:: Object modeling scripts ::

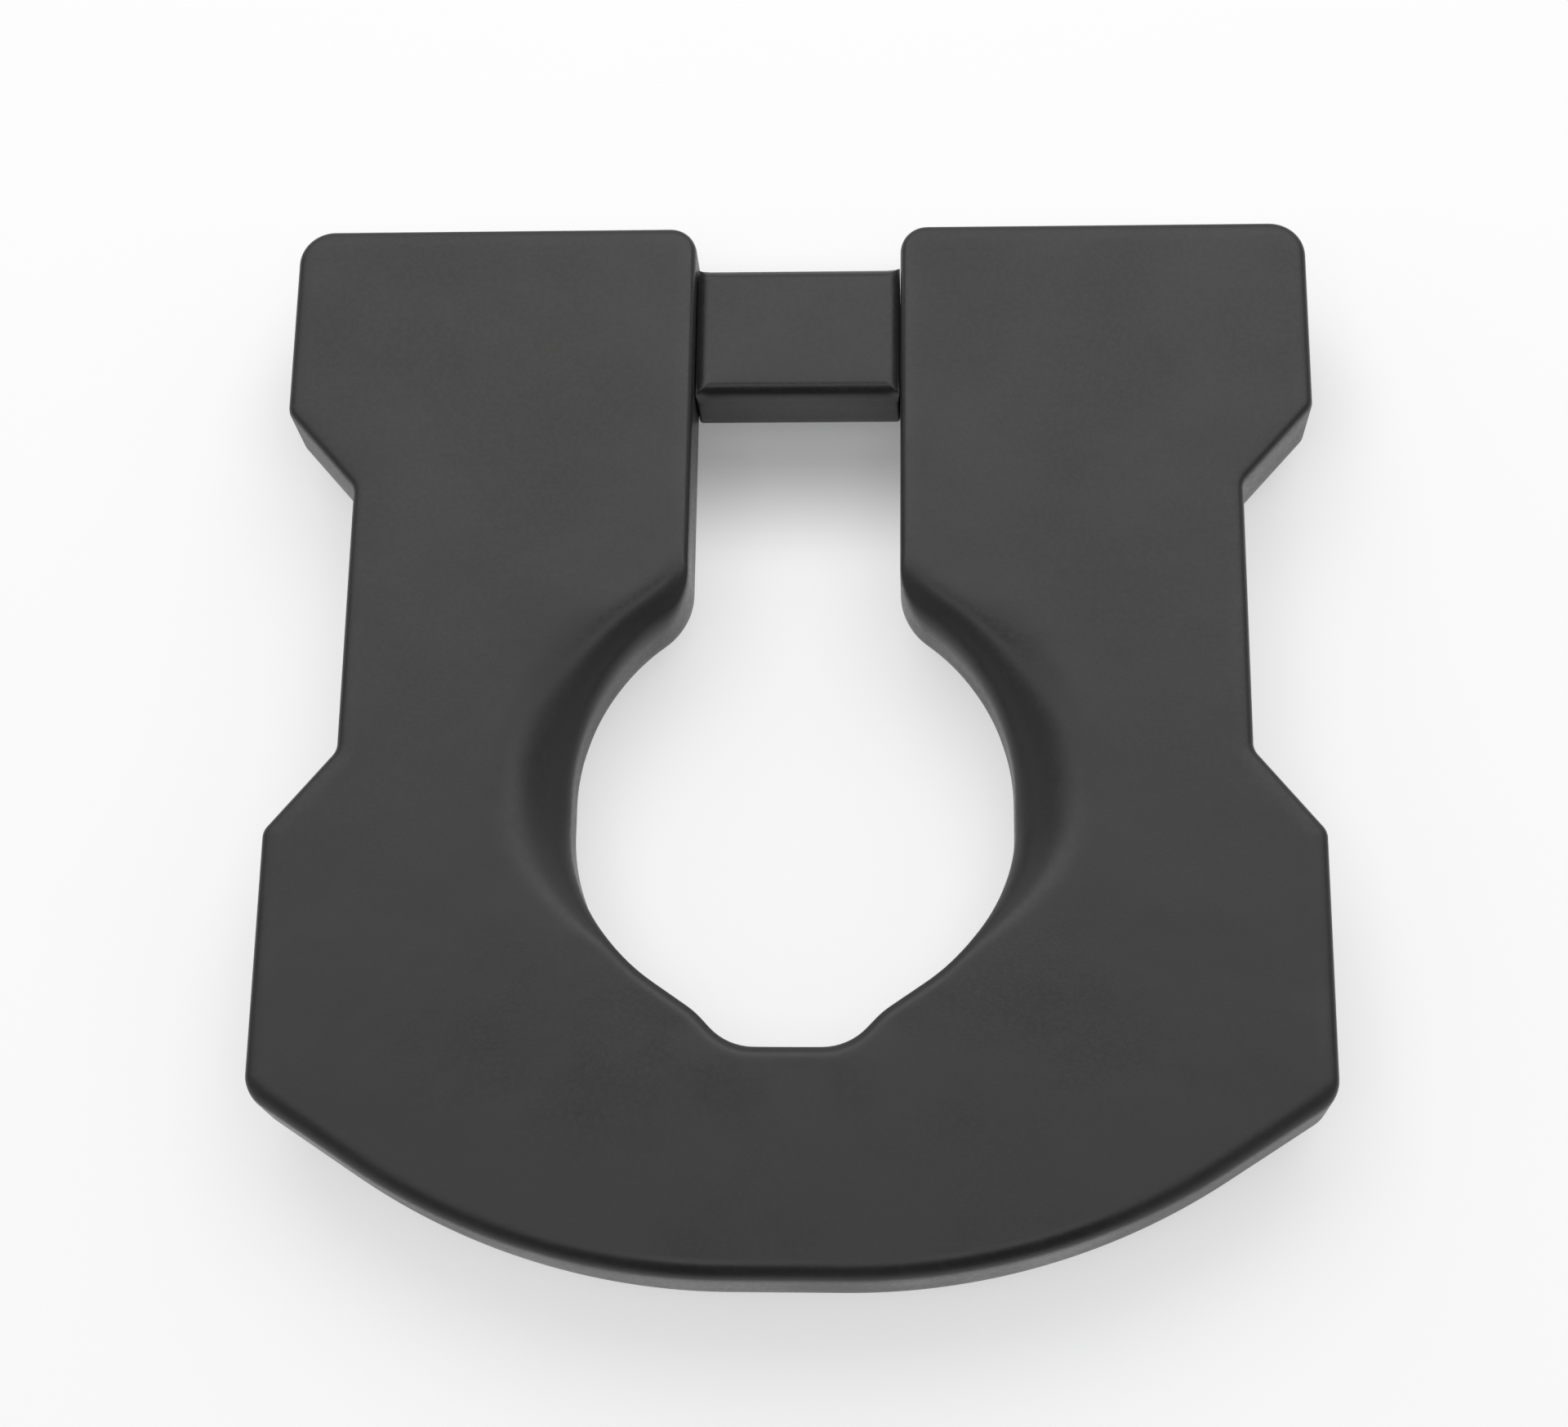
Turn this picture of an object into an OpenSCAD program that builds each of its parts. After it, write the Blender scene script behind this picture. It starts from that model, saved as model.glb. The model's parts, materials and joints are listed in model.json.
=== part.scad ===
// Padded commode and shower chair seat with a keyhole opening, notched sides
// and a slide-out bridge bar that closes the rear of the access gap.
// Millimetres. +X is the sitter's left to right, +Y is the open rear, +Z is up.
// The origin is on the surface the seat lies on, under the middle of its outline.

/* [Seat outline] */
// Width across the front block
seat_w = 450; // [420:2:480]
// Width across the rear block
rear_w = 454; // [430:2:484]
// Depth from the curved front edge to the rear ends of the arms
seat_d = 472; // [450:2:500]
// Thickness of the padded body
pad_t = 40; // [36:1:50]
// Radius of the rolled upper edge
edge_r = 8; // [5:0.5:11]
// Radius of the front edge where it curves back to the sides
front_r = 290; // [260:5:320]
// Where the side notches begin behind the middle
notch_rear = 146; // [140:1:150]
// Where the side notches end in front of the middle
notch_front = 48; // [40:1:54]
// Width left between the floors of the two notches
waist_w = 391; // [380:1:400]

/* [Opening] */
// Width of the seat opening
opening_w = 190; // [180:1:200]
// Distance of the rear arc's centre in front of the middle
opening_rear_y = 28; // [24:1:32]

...

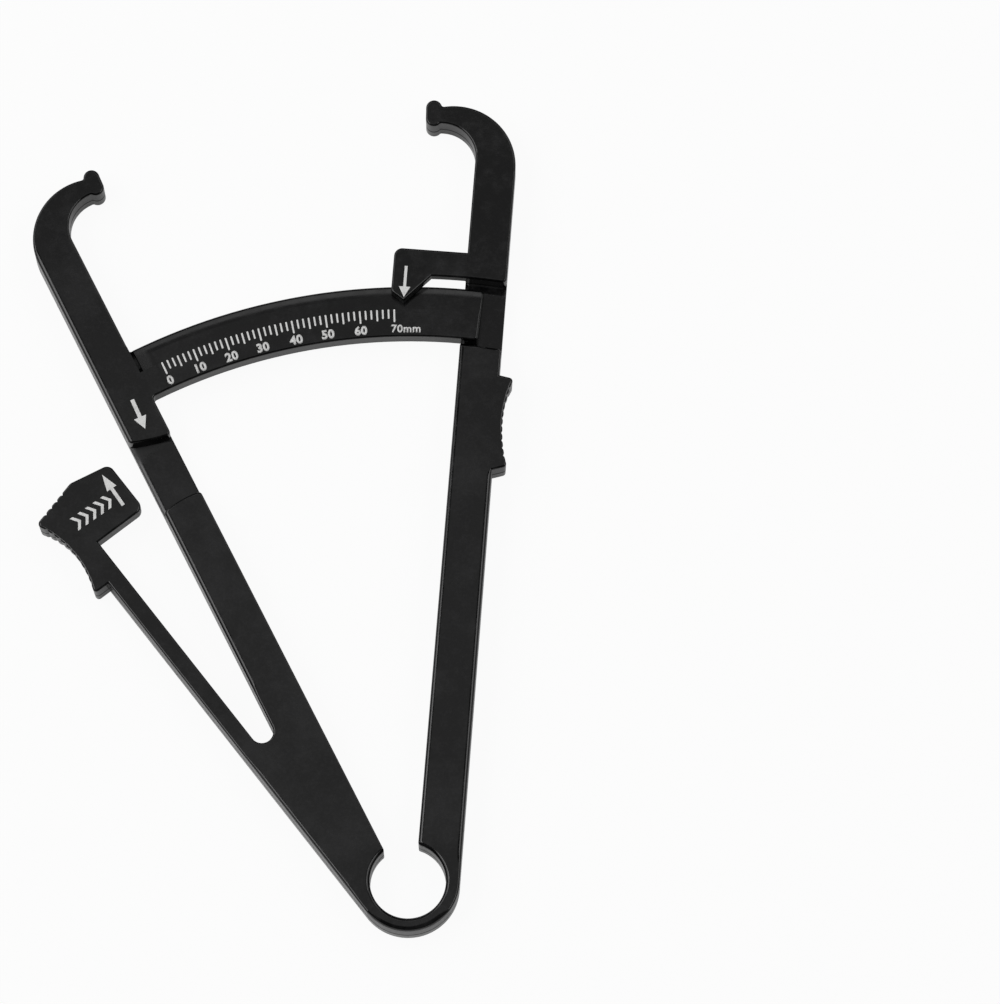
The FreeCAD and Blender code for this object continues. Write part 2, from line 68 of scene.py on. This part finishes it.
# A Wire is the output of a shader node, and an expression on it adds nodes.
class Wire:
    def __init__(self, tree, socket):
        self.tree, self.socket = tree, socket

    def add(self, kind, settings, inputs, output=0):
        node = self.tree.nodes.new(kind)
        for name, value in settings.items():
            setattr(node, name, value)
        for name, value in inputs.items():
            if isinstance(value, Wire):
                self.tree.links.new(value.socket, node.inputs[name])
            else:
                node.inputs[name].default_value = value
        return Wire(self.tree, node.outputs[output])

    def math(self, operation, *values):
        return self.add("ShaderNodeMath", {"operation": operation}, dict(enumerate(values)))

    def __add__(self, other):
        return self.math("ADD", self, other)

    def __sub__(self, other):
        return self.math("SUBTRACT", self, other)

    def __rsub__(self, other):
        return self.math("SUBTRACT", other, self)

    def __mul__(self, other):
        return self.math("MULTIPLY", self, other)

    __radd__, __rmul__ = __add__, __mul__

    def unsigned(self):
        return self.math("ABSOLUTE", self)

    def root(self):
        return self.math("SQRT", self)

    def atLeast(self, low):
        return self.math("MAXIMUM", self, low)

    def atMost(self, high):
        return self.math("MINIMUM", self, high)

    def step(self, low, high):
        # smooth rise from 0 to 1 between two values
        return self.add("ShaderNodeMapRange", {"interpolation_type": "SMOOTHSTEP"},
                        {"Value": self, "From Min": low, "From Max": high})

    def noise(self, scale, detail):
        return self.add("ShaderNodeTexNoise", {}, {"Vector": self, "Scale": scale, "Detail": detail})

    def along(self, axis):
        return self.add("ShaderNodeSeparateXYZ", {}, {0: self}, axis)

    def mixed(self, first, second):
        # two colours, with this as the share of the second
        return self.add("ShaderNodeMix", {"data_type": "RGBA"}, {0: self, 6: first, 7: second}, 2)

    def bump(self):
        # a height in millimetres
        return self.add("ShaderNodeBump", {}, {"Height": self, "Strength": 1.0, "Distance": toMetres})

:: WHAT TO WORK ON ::
Repeat these lines exactly and nothing more: the one containing "Turn this picture", the one containing "opening_rear_y = 28; // [24:1:32]", and all the lines between.

:: SOLUTION FOR THIS PROBLEM ::
Turn this picture of an object into an OpenSCAD program that builds each of its parts. After it, write the Blender scene script behind this picture. It starts from that model, saved as model.glb. The model's parts, materials and joints are listed in model.json.
=== part.scad ===
// Padded commode and shower chair seat with a keyhole opening, notched sides
// and a slide-out bridge bar that closes the rear of the access gap.
// Millimetres. +X is the sitter's left to right, +Y is the open rear, +Z is up.
// The origin is on the surface the seat lies on, under the middle of its outline.

/* [Seat outline] */
// Width across the front block
seat_w = 450; // [420:2:480]
// Width across the rear block
rear_w = 454; // [430:2:484]
// Depth from the curved front edge to the rear ends of the arms
seat_d = 472; // [450:2:500]
// Thickness of the padded body
pad_t = 40; // [36:1:50]
// Radius of the rolled upper edge
edge_r = 8; // [5:0.5:11]
// Radius of the front edge where it curves back to the sides
front_r = 290; // [260:5:320]
// Where the side notches begin behind the middle
notch_rear = 146; // [140:1:150]
// Where the side notches end in front of the middle
notch_front = 48; // [40:1:54]
// Width left between the floors of the two notches
waist_w = 391; // [380:1:400]

/* [Opening] */
// Width of the seat opening
opening_w = 190; // [180:1:200]
// Distance of the rear arc's centre in front of the middle
opening_rear_y = 28; // [24:1:32]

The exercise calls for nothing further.